> WHAT TO WORK ON
Where a line of the material contains the string "limits", copy that line.

• • • • •

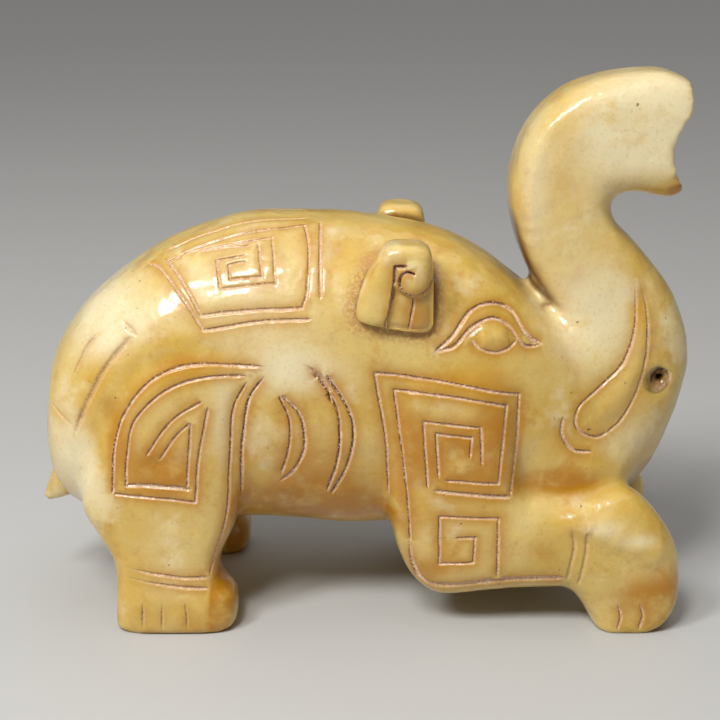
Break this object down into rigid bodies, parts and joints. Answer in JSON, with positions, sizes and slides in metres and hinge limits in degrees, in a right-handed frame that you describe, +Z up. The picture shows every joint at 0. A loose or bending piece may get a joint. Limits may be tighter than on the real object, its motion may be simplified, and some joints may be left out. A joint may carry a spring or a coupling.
{
  "type": "carved jade elephant figurine",
  "caption": "Polished jade elephant with a raised trunk, folded forelegs, scroll ears, incised meander bands and a cord hole through the face; a shelf ornament or hand piece.",
  "frame": {"origin": "on the plane of the soles, midway between the tail tip and the front of the face, in the middle plane", "axes": "+X from the tail to the head, +Y to the elephant's left, +Z up; the right side is on -Y"},
  "size_m": [0.122, 0.0464, 0.0997],
  "materials": {
    "jade": "polished and waxed, honey yellow with amber patches"
  },
  "bodies": {
    "root": {"torso": "jade", "head": "jade", "trunk": "jade", "ear_right": "jade", "ear_left": "jade", "foreleg_right": "jade", "foreleg_left": "jade", "hindleg_right": "jade", "hindleg_left": "jade", "tail": "jade"}
  },
  "joints": []
}
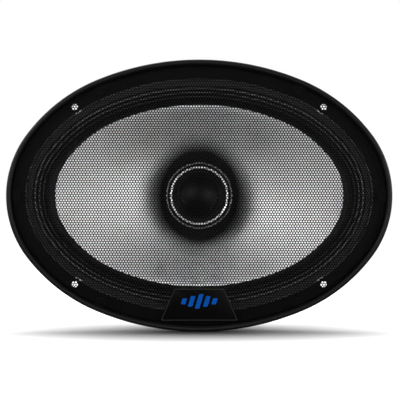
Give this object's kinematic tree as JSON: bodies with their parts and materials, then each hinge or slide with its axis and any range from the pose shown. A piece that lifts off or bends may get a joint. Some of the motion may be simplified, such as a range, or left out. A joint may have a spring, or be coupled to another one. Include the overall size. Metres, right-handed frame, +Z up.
{
  "type": "coaxial car speaker",
  "caption": "Oval coaxial car loudspeaker with a silver woven cone, a centre tweeter on a post, a ferrite motor in a pressed steel basket and a removable perforated grille.",
  "frame": {"origin": "middle of the basket flange's rear seating face, on the speaker's axis, level with the panel it bolts to", "axes": "+X along the oval's long axis, +Z up along its short axis, -Y out of the front towards the listener, +Y back along the motor"},
  "size_m": [0.254, 0.0938, 0.179],
  "materials": {
    "black_painted_steel": "satin black powder coat",
    "black_plastic": "fine-textured black moulding",
    "black_foam": "closed-cell black foam",
    "black_rubberised_cloth": "matt black coated cloth",
    "amber_cloth": "resin-stiffened woven cloth",
    "zinc_plated_steel": "zinc plated",
    "ferrite": "ground grey-black ferrite",
    "neodymium_nickel": "nickel plated",
    "brass_plated": "bright brass",
    "tinned_metal": "tinned",
    "copper_braid": "braided",
    "copper_wire": "enamelled",
    "blue_sleeve": "heat-shrunk sleeve",
    "red_insulation": "smooth insulation",
    "black_insulation": "smooth insulation",
    "silver_glass_fibre": "woven, coated, satin silver-grey",
    "brown_former": "varnished",
    "black_adhesive": "glossy bead",
    "polished_aluminium": "polished, turned",
    "black_silk": "coated silk",
    "grey_border": "printed line",
    "blue_emblem": "glossy blue"
  },
  "bodies": {
    "chassis": {"basket": "black_painted_steel", "grille_base_ring": "black_plastic", "surround_gasket": "black_foam", "surround": "black_rubberised_cloth", "spider": "amber_cloth", "top_plate": "zinc_plated_steel", "ferrite_magnet": "ferrite", "yoke": "zinc_plated_steel", "basket_screws": "zinc_plated_steel", "terminal_block": "black_plastic", "terminal_positive": "brass_plated", "terminal_negative": "tinned_metal", "terminal_rivets": "tinned_metal", "tinsel_lead_positive": "copper_braid", "tinsel_lead_negative": "copper_braid", "capacitor": "blue_sleeve", "capacitor_saddle": "black_plastic", "capacitor_lead": "tinned_metal", "tweeter_lead_positive": "red_insulation", "tweeter_lead_negative": "black_insulation", "tweeter_post": "brass_plated", "post_nut": "zinc_plated_steel", "tweeter_housing": "black_plastic", "tweeter_yoke": "zinc_plated_steel", "tweeter_magnet": "neodymium_nickel", "tweeter_pole_plate": "zinc_plated_steel", "tweeter_face_plate": "black_plastic", "tweeter_surround": "black_rubberised_cloth", "tweeter_trim_ring": "polished_aluminium", "tweeter_bezel": "black_plastic"},
    "cone_assembly": {"cone": "silver_glass_fibre", "voice_coil_former": "brown_former", "voice_coil_winding": "copper_wire", "neck_collar": "black_adhesive", "lead_eyelets": "tinned_metal"},
    "tweeter_dome_assembly": {"tweeter_dome": "black_silk", "tweeter_former": "brown_former", "tweeter_coil": "copper_wire"},
    "grille": {"grille_rim": "black_plastic", "grille_mesh": "black_painted_steel", "badge_plate": "black_plastic", "badge_border": "grey_border", "badge_emblem": "blue_emblem"}
  },
  "joints": [
    {"name": "cone_travel", "type": "slide", "parent": "chassis", "child": "cone_assembly", "axis": [0, -1, 0], "range_m": [-0.005, 0.005], "stiffness_N_per_m": 1500, "deforming": ["surround", "spider", "tinsel_lead_positive", "tinsel_lead_negative"]},
    {"name": "tweeter_dome_travel", "type": "slide", "parent": "chassis", "child": "tweeter_dome_assembly", "axis": [0, -1, 0], "range_m": [-0.0003, 0.0003], "stiffness_N_per_m": 50, "deforming": ["tweeter_surround"]},
    {"name": "grille_pull_off", "type": "slide", "parent": "chassis", "child": "grille", "axis": [0, -1, 0], "range_m": [0, 0.045]}
  ]
}
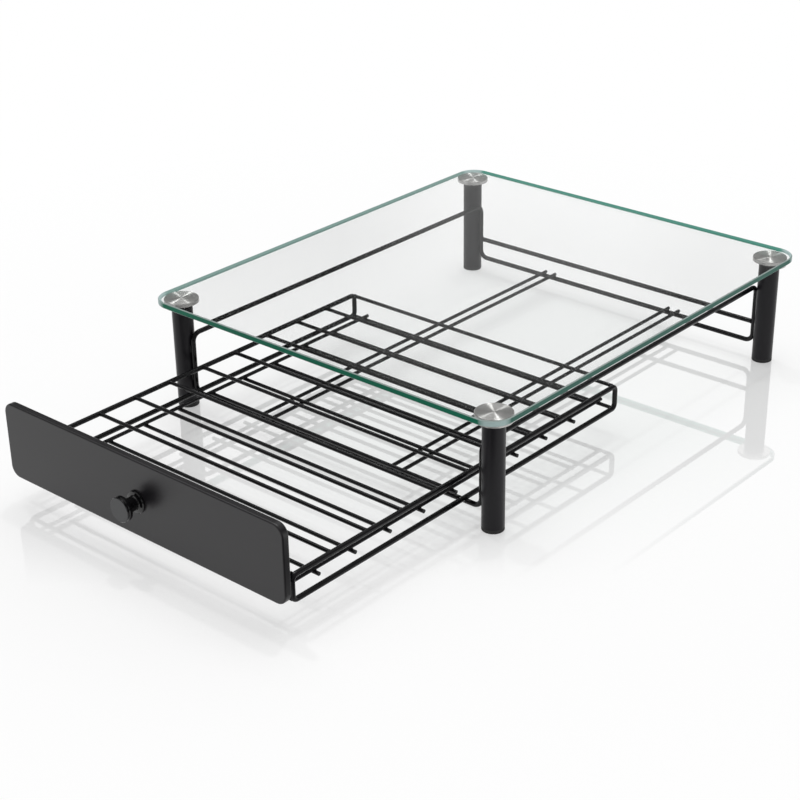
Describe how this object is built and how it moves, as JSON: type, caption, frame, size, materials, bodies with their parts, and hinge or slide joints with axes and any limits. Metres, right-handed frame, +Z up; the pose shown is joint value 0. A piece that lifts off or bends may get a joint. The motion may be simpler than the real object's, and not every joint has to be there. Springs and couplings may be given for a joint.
{
  "type": "coffee pod drawer",
  "caption": "Low glass shelf on tube legs with a sliding wire basket drawer below, a black front with a round knob, for storing coffee capsules under a machine.",
  "frame": {"origin": "on the floor, in the middle of the bounding box with the drawer pulled out", "axes": "+X to the right seen from the front, +Y from the drawer front to the rear, +Z up"},
  "size_m": [0.351, 0.5954, 0.0955],
  "materials": {
    "glass": "clear tempered float glass, polished, green at the edges",
    "disc": "turned stainless steel with fine rings",
    "leg": "satin black powder coat on steel tube",
    "foot": "matt black rubber",
    "wire": "gloss black powder coat on steel wire",
    "panel": "fibreboard in smooth satin black paint",
    "knob": "gloss black with a satin face",
    "screws": "plain zinc plated steel"
  },
  "bodies": {
    "stand": {"glass_top": "glass", "disc_front_left": "disc", "leg_front_left": "leg", "foot_front_left": "foot", "disc_front_right": "disc", "leg_front_right": "leg", "foot_front_right": "foot", "disc_rear_left": "disc", "leg_rear_left": "leg", "foot_rear_left": "foot", "disc_rear_right": "disc", "leg_rear_right": "leg", "foot_rear_right": "foot", "leg_screws": "screws", "side_frame_left": "wire", "side_frame_right": "wire", "front_cross_wire": "wire", "rear_cross_wire": "wire", "rear_stop_wire": "wire", "guide_wire_inner_left": "wire", "guide_wire_inner_right": "wire", "guide_wire_outer_left": "wire", "guide_wire_outer_right": "wire"},
    "drawer": {"drawer_front": "panel", "knob": "knob", "knob_screw": "screws", "panel_tab_left": "wire", "panel_tab_right": "wire", "panel_screws": "screws", "side_loop_left": "wire", "side_loop_right": "wire", "floor_rail_left": "wire", "floor_rail_right": "wire", "upper_wire_00": "wire", "upper_wire_01": "wire", "upper_wire_02": "wire", "upper_wire_03": "wire", "upper_wire_04": "wire", "upper_wire_05": "wire", "upper_wire_06": "wire", "upper_wire_07": "wire", "upper_wire_08": "wire", "upper_wire_09": "wire", "upper_wire_10": "wire", "lower_wire_00": "wire", "lower_wire_01": "wire", "lower_wire_02": "wire", "lower_wire_03": "wire", "lower_wire_04": "wire", "lower_wire_05": "wire", "lower_wire_06": "wire", "lower_wire_07": "wire", "lower_wire_08": "wire", "lower_wire_09": "wire", "lower_wire_10": "wire"}
  },
  "joints": [
    {"name": "drawer_slide", "type": "slide", "parent": "stand", "child": "drawer", "axis": [0, 1, 0], "range_m": [-0.14, 0.1855]}
  ]
}
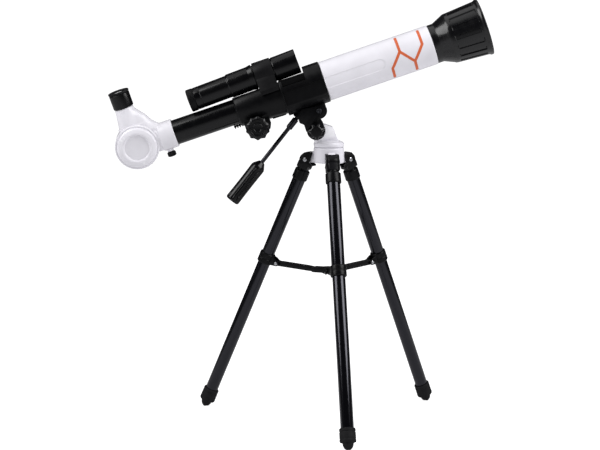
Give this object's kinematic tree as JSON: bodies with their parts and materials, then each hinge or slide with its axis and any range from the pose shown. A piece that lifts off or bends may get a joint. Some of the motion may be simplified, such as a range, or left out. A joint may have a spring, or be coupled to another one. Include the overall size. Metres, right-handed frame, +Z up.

• • • • •

> COMPLETE RESPONSE
Break this object down into rigid bodies, parts and joints. Answer in JSON, with positions, sizes and slides in metres and hinge limits in degrees, in a right-handed frame that you describe, +Z up. The picture shows every joint at 0. A loose or bending piece may get a joint. Limits may be tighter than on the real object, its motion may be simplified, and some joints may be left out. A joint may carry a spring or a coupling.
Describe how this object is built and how it moves, as JSON: type, caption, frame, size, materials, bodies with their parts, and hinge or slide joints with axes and any limits. Metres, right-handed frame, +Z up; the pose shown is joint value 0. A piece that lifts off or bends may get a joint. The motion may be simpler than the real object's, and not every joint has to be there. Springs and couplings may be given for a joint.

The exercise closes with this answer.